Hacker News new | ask | show | jobs
by geocar 2781 days ago
When I'm interviewing a database expert, the one that says:

> "You Can Lose a Few Datapoints Here and There"

is not the one I'm going with...

2 comments

There are some properties of the data that can be exploited to add weaker consistency guarantees. This leads to some desirable design trade-offs in terms of simplicity and performance optimisation. While this could result in data loss, it may be permissible given that queries can span large time ranges where one or two missing datapoints do not carry the same weight as a financial miscalculation, or loss of life.

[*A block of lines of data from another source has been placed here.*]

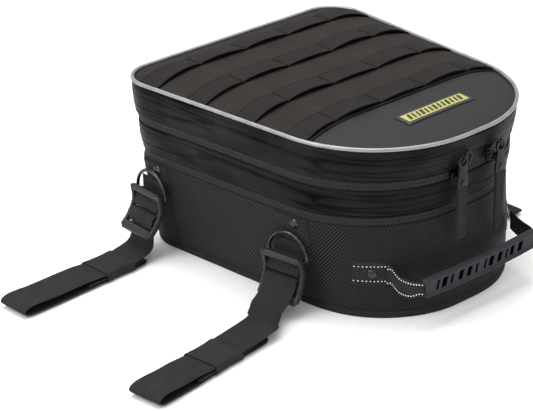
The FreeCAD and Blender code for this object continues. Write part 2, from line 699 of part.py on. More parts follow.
def upright_loft(stations, aside_half):
    """A bar through (place, height) stations, upright, its sides square to its path in plan."""
    wires = []
    last = len(stations) - 1
    for i, (spot, tall) in enumerate(stations):
        along = stations[min(i + 1, last)][0] - stations[max(i - 1, 0)][0]
        along = Vector(along.x, along.y, 0).normalize()
        aside = Vector(-along.y, along.x, 0) * aside_half
        rise = Vector(0, 0, tall / 2)
        corners = [spot - aside - rise, spot + aside - rise, spot + aside + rise, spot - aside + rise]
        wires.append(Part.makePolygon(corners + corners[:1]))
    return Part.makeLoft(wires, True, True)


def build_handle():
    """A moulded grip, slotted for the webbing that runs through it."""
    half = size("grip_length") / 2
    height = size("grip_height")
    sleeve = size("handle_width") - 5
    spots = [Vector(half * share, handle_curve(half * share), size("grip_z"))
             for share in (-1, -0.6, -0.2, 0.2, 0.6, 1)]
    beyond = Vector(1, 0, 0)
    longer = [spots[0] - beyond] + spots[1:-1] + [spots[-1] + beyond]
    grip = upright_loft([(spot, height) for spot in spots], size("grip_thick") / 2)
    slot = upright_loft([(spot, sleeve + 1) for spot in longer], size("grip_slot") / 2)
    add_feature("handle_grip", grip.cut(slot), Placement())
    add_feature("handle_webbing", handle_webbing(spots, sleeve), Placement())


def handle_webbing(grip_spots, sleeve):
    """The strap that runs through the grip and sweeps round to both anchors."""
    width = size("handle_width")
    half = size("grip_length") / 2
    root_y = size("handle_pivot_y") - 3.0
    z = size("grip_z")
    grip_end_y = grip_spots[0].y
    arm = [(Vector(half + 7.0, root_y, size("handle_pivot_z")), width),
           (Vector(half + 9.0, root_y - 14, z - 1.5), width),
           (Vector(half + 7.0, root_y - 26, z - 2), width),
           (Vector(half + 3.2, grip_end_y + 3, z), sleeve),
           (Vector(half + 0.6, grip_end_y, z), sleeve),
           (Vector(half - 5, grip_end_y - 0.3, z), sleeve)]
    left = [(Vector(-spot.x, spot.y, spot.z), tall) for spot, tall in arm]
    path = left + [(spot, sleeve) for spot in grip_spots[1:-1]] + arm[::-1]
    return upright_loft(path, size("webbing") / 2)


# ---------------------------------------------------------------- zip sliders and pulls
def rear_y(level, x):
    """Where the bulging rear end of an outline level lies at this x."""
    bulge = size("rear_bulge")
    return size(level + "_rear") - size("bag_length") / 2 + bulge - math.sqrt(bulge ** 2 - x * x)


def crown():
    """The upright loop over a main slider. It leans out over the lid's edge and holds the pull."""
    back = -size("crown_back")
    lean = -size("crown_lean")
    thick = -size("crown_thick")
    low, top = size("crown_low"), size("crown_top")
    width = size("crown_width")
    window = size("crown_window")
    corners = [Vector(-width / 2, y, z) for y, z in (
        (back, low), (back + lean, top), (back + lean + thick, top), (back + thick, low))]
    plate = Part.Face(Part.makePolygon(corners + corners[:1])).extrude(Vector(width, 0, 0))
    deep = size("crown_back") + size("crown_lean") + size("crown_thick")
    hole = Part.makeBox(window, deep + 2, window, Vector(-window / 2, -deep - 1, top - window - low))
    return plate.cut(hole)


def make_slider(name, spot, height, turn, crowned):
    """A zip slider that faces local -Y."""
    long = size("slider_length")
    deep = size("slider_depth")
    body = Part.makeBox(long, deep, height, Vector(-long / 2, -deep, -height / 2))
    edges = [e for e in body.Edges if abs(e.BoundBox.ZLength) > height - 0.1]
    shape = body.makeFillet(1.6, edges)
    if crowned:
        shape = shape.fuse(crown()).removeSplitter()
    add_feature(name, shape, Placement(spot, Rotation(UP, turn)))


def pull_plate():
    """A flat pull that hangs down from the origin, its back face in the XZ plane."""
    deep = size("pull_thick")
    long = size("pull_length")
    wide = size("pull_width")
    plate = Part.makeBox(wide, deep, long, Vector(-wide / 2, -deep, -long))
    return plate.makeFillet(size("pull_corner"),
                            [e for e in plate.Edges if abs(e.BoundBox.YLength) > deep - 0.1])


def make_pull(side, spot, tail_length, turn):
    """A metal pull with an eye near its top, and the webbing tail that hangs from its lower end."""
    deep = size("pull_thick")
    long = size("pull_length")
    wide = size("pull_width")
    eye = size("pull_eye")
    window = Part.makeBox(wide - 4, deep + 2, 2 * eye, Vector(2 - wide / 2, -deep - 1, -3 * eye))
    place = Placement(spot, Rotation(UP, turn))
    add_feature("pull_" + side, pull_plate().cut(window), place)
    thick = size("tail_thick")
    width = size("tail_width")
    tail = Part.makeBox(width, thick, tail_length,
                        Vector(-width / 2, -(deep + thick) / 2, -long - tail_length - 0.2))
    add_feature("pull_tail_" + side, tail, place)


def build_zips():
    z = (size("main_split_height") + size("main_rejoin_height")) / 2
    deep = size("crown_back") + size("crown_lean") + size("crown_thick") + size("pull_gap")
    for side in ("left", "right"):
        x = size(side + "_slider_x")
        y = rear_y("main_split", x) - size("slider_stand")
        turn = math.degrees(math.asin(x / size("rear_bulge")))
        make_slider("main_slider_" + side, Vector(x, y, z), size("slider_height"), turn, True)
        make_pull(side, Vector(x, y - deep, z + size("pull_rise")), size(side + "_tail"), turn)
    z = (size("fold_split_height") + size("fold_rejoin_height")) / 2
    y = size("bag_length") / 2 - size("fold_split_front") + size("slider_stand")
    x = size("fold_slider_x")
    make_slider("expansion_slider", Vector(x, y, z), size("fold_slider_height"), 180, False)
    face = y + size("slider_depth") + size("pull_gap")
    add_feature("expansion_pull", pull_plate(),
                Placement(Vector(x, face, z + size("fold_pull_rise")), Rotation(UP, 180)))


# ---------------------------------------------------------------- build and write
def check():
    """Stops the build where an object has failed or a sub-part has no valid solid."""
    doc.recompute()
    for obj in doc.Objects:
        if "Invalid" in obj.State or "Error" in obj.State:
            raise RuntimeError("%s failed: %s" % (obj.Name, obj.State))
    for node in nodes:
        if node.Shape.isNull() or not node.Shape.isValid() or not node.Shape.Solids:
            raise RuntimeError(node.Label + " has no valid solid")


def write():
    os.makedirs("parts", exist_ok=True)
    for node in nodes:
        node.Shape.exportStep("parts/%s.step" % node.Label)


build_casing()
build_gusset()
build_lid_inside()
build_lid_dress()
build_wall_pieces()
build_rivets()
for name in STATIONS:
    make_ring(name)
    make_hanger(name)
    make_buckle(name)
for name in STRAPS:
    make_strap(name)
make_rear_right_strap()
build_handle()
build_zips()
check()
write()
for node in nodes:
    b = node.Shape.BoundBox
    print("%-24s %2d %10.0f  x %7.1f %7.1f  y %7.1f %7.1f  z %6.1f %6.1f" % (
        node.Label, len(node.Shape.Solids), node.Shape.Volume,
        b.XMin, b.XMax, b.YMin, b.YMax, b.ZMin, b.ZMax))
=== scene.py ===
"""Motorcycle tail bag: the visible model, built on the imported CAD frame.
Blender's units are metres; the sizes in this script are millimetres, turned into metres where a mesh is made.
+Z up, -Y the rounded rear end with the handle, -X the left side."""

import json
import math
import random

import bmesh
import bpy
import numpy as np
from mathutils import Matrix, Vector, noise


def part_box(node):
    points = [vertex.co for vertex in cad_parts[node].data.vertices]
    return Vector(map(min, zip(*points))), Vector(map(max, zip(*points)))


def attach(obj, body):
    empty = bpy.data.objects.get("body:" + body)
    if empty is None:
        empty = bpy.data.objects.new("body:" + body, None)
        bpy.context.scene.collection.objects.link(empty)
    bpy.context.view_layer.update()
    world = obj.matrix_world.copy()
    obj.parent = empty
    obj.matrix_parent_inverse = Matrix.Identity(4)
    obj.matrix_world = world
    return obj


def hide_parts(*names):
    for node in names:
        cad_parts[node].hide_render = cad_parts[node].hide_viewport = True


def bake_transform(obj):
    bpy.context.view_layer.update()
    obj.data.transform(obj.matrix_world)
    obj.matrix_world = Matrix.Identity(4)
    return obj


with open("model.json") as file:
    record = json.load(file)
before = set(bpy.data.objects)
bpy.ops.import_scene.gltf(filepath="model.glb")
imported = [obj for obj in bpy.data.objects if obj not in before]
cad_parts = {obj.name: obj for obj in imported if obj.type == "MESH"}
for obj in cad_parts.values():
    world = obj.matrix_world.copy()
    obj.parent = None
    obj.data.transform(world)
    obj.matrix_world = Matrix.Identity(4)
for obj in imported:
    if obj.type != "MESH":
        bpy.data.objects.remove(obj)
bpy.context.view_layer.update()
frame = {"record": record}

MM = 0.001
UP = np.array((0.0, 0.0, 1.0))
STATIONS = ("front_left", "rear_left", "front_right", "rear_right")

# ---------------------------------------------------------------- driving sizes
LENGTH = 350.0
FRONT_HALF, REAR_HALF = 155.5, 125.0
REAR_BULGE = 640.0
# Height, insets at the side, front and rear, and radii of the rear and front corners.
LEVELS = np.array((
    (0.0, 16.0, 10.0, 4.0, 104.0, 44.0),
    (7.0, 15.0, 10.0, 4.7, 105.0, 44.0),
    (97.0, 3.0, 10.0, 13.0, 115.0, 38.0),
    (105.5, 3.0, 10.0, 12.5, 115.0, 38.0),
    (134.3, 2.2, 5.5, 9.0, 117.0, 38.0),
    (143.3, 1.6, 3.6, 7.0, 118.0, 37.0),
    (176.8, 0.6, 0.6, 0.6, 120.0, 37.0),
    (190.0, 0.6, 0.6, 0.6, 120.0, 37.0),
))
# The outline's steps along half the rear bulge, a rear corner, a side, a front corner and half the front.
BULGE_STEPS, REAR_STEPS, SIDE_STEPS, FRONT_STEPS, EDGE_STEPS = 24, 32, 44, 14, 14
FABRIC, FOAM, WEBBING = 1.6, 3.0, 1.6
WALL_LOW, WALL_HIGH = 5.0, 97.0
FOLD_SPLIT, MIDDLE_LOW, MIDDLE_HIGH = 101.2, 105.5, 134.3
MAIN_SPLIT, LID_LOW, LID_HIGH = 138.8, 143.3, 176.8
PIPING_Z, PIPING_RADIUS = 178.8, 2.0
DOME_LOW, DOME_RISE, DOME_REACH = 176.9, 9.7, 60.0
LAYER = 1.3
STRAP_WIDTH, ROW_HALF = 38.0, 12.7


# ---------------------------------------------------------------- the bag's outline
def half_width(y):
    return REAR_HALF + (FRONT_HALF - REAR_HALF) * (y / LENGTH + 0.5)


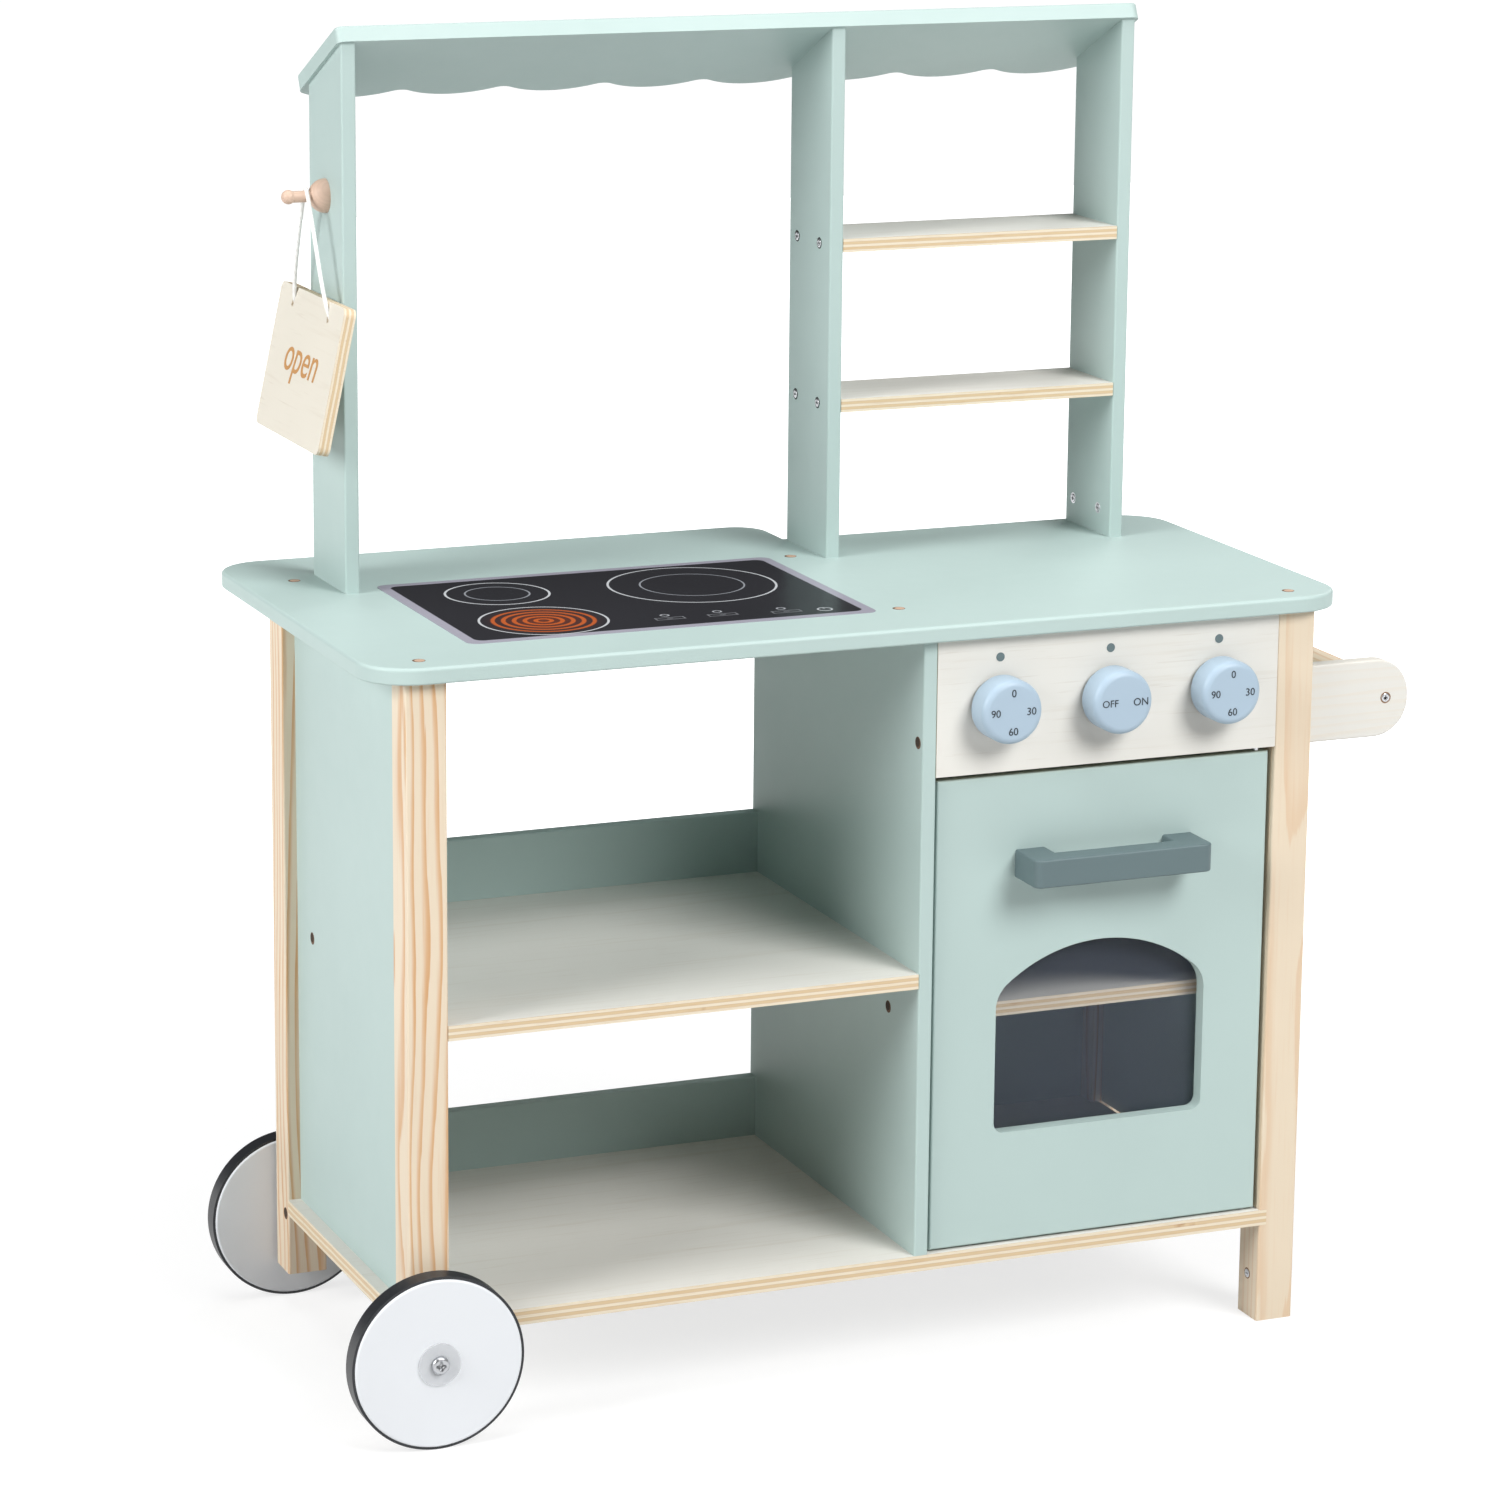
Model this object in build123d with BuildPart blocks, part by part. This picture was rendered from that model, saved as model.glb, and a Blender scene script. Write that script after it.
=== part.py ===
from build123d import *
from math import asin, atan2, cos, degrees, hypot, pi, radians, sin, tan
import os

# Play kitchen on two wheels, millimetres.
# X runs to the right, Y to the back and Z up. The origin is on the floor, under the middle of the whole.

# Stiles and boards
frame_depth = 314.0
post = 30.0
board = 12.0
panel = 11.0
shelf_board = 11.0
worktop_height = 560.0
base_height = 88.0
post_lift = 29.0
panel_inset = 10.0
divider_place = 388.0
oven_width = 274.0
housing_depth = 6.0
small_round = 1.5
fit_gap = 0.2

# Worktop and the deeper counter on its left
overhang_left = 26.0
overhang_right = 25.0
overhang_front = 9.0
overhang_rear = 8.0
counter_depth = 66.0
corner_round = 38.0
counter_round = 26.0
edge_round = 2.5
hob_width = 311.0
hob_depth = 210.0
hob_left = 64.0
hob_front = 50.0
hob_round = 8.0
hob_thick = 0.3

# Open bay and oven
middle_shelf_height = 302.0
rail_height = 48.0
oven_shelf_height = 267.0
oven_shelf_setback = 24.0

# Control panel and knobs
control_height = 101.0
knob_radius = 23.6
knob_depth = 22.0
knob_round = 5.0
knob_stand = 2.0
knob_rise = 49.0
knob_pitch = 88.0
spindle_radius = 5.0
spindle_depth_in_knob = 15.0
spindle_flange_radius = 9.0
running_gap = 0.05

# Oven door
door_setback = 4.0
door_side_gap = 3.0
door_top_gap = 4.0
door_bottom_gap = 1.5
pivot_radius = 2.5
pivot_inset = 8.0
pivot_depth = 14.0
window_width = 170.0
window_side = 50.0
window_foot = 83.5
window_side_height = 105.0
window_rise = 35.0
window_round = 8.0
window_shoulder = 24.0
pane_margin = 12.0
pane_thick = 3.0
handle_width = 143.0
handle_depth = 36.0
handle_height = 21.0
handle_bar = 19.0
handle_leg = 24.0
handle_side = 63.0
handle_drop = 77.0
handle_round = 6.0

# Uprights, canopy and upper shelves
upright_front = 240.0
upright_depth = 77.0
upright_rise = 399.0
canopy_fall = 37.0
left_upright_place = 35.5
middle_upright_place = 415.5
right_upright_inset = 49.0
upper_shelf_heights = {"top": 242.0, "bottom": 121.0}
upper_shelf_board = 10.0
canopy_overhang = 3.0
canopy_front_reach = 3.5
canopy_slope_length = 104.0
scallop_count = 8
scallop_rise = 16.0
scallop_round = 11.0
canopy_corner = 6.0

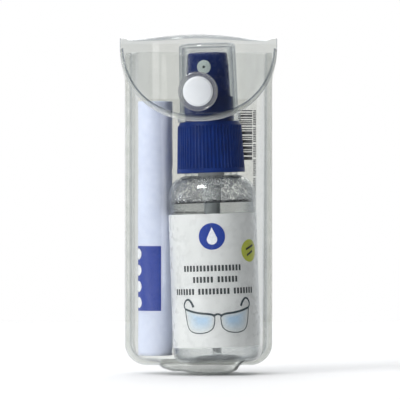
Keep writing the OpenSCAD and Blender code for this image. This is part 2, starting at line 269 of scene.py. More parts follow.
FILM_FRONT = vinyl("vinyl_front", (0.978, 0.981, 0.975), (0.91, 0.92, 0.91), 0.08)
FILM_BACK = vinyl("vinyl_back", (0.922, 0.926, 0.914), (0.82, 0.83, 0.82), 0.12)
FILM_FLAP = vinyl("vinyl_flap", (0.942, 0.947, 0.942), (0.86, 0.87, 0.86), 0.08)
FILM_GATHERED = vinyl("vinyl_gathered", (0.855, 0.858, 0.85), (0.72, 0.73, 0.72), 0.12,
                      ripple=(3, 0.12), span=(0.3, 1.0))
FILM_EDGE = clear("vinyl_cut_edge", (0.60, 0.63, 0.66), (0.30, 0.33, 0.38), rough=0.1, span=(0.1, 0.8))
WELD_RIDGE = clear("weld_ridge", (0.66, 0.69, 0.74), (0.26, 0.29, 0.36),
                   rough=0.1, mirror=0.05, span=(0.05, 0.8))
SOFT_RIDGE = clear("weld_ridge_soft", (0.84, 0.855, 0.86), (0.50, 0.53, 0.57),
                   rough=0.1, mirror=0.05, span=(0.2, 0.95))
WELD_BEAD = clear("weld_bead", (0.95, 0.955, 0.95), (0.72, 0.74, 0.75),
                  rough=0.12, mirror=0.06, haze=0.22, span=(0.2, 0.9))
WASHER_CLEAR = clear("washer_film", (0.93, 0.935, 0.94), (0.30, 0.33, 0.40),
                     rough=0.06, mirror=0.12, haze=0.10, span=(0.1, 0.8))
STICKER_CLEAR = clear("sticker_film", (0.965, 0.965, 0.955), (0.8, 0.8, 0.78), rough=0.12)
FLUID_CLEAR = clear("cleaning_fluid_clear", (0.905, 0.914, 0.918), (0.70, 0.72, 0.74),
                    mirror=0.01, rough=0.02, ripple=(12, 0.01))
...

The same could be said with multiplayer games played over mobile devices, with intermittent connectivity issues. In this domain, the player's moves are fast forwarded once connectivity is restored, as this provides no observable difference to other players. My point is that it's very dependent on the use case, and does not apply across the board.
There's nothing wrong with a special-purpose tool for building approximate graphs, but calling it a "time-series database" or even quoting "inserts-per-second" is intellectually dishonest.
Many SSDs only write 4kb blocks, and writing a 64bit datapoint uncompressed to disk would not only be slow, but it would result in write amplification and wear out the disk sooner. The solution that many TSDBs, including Prometheus and Influx, involves in-memory batching with a backing WAL log file. If the in-memory batch or WAL log is lost, you would lose data as well.
You shouldn't be the one hiring if you can't talk about different scenarios.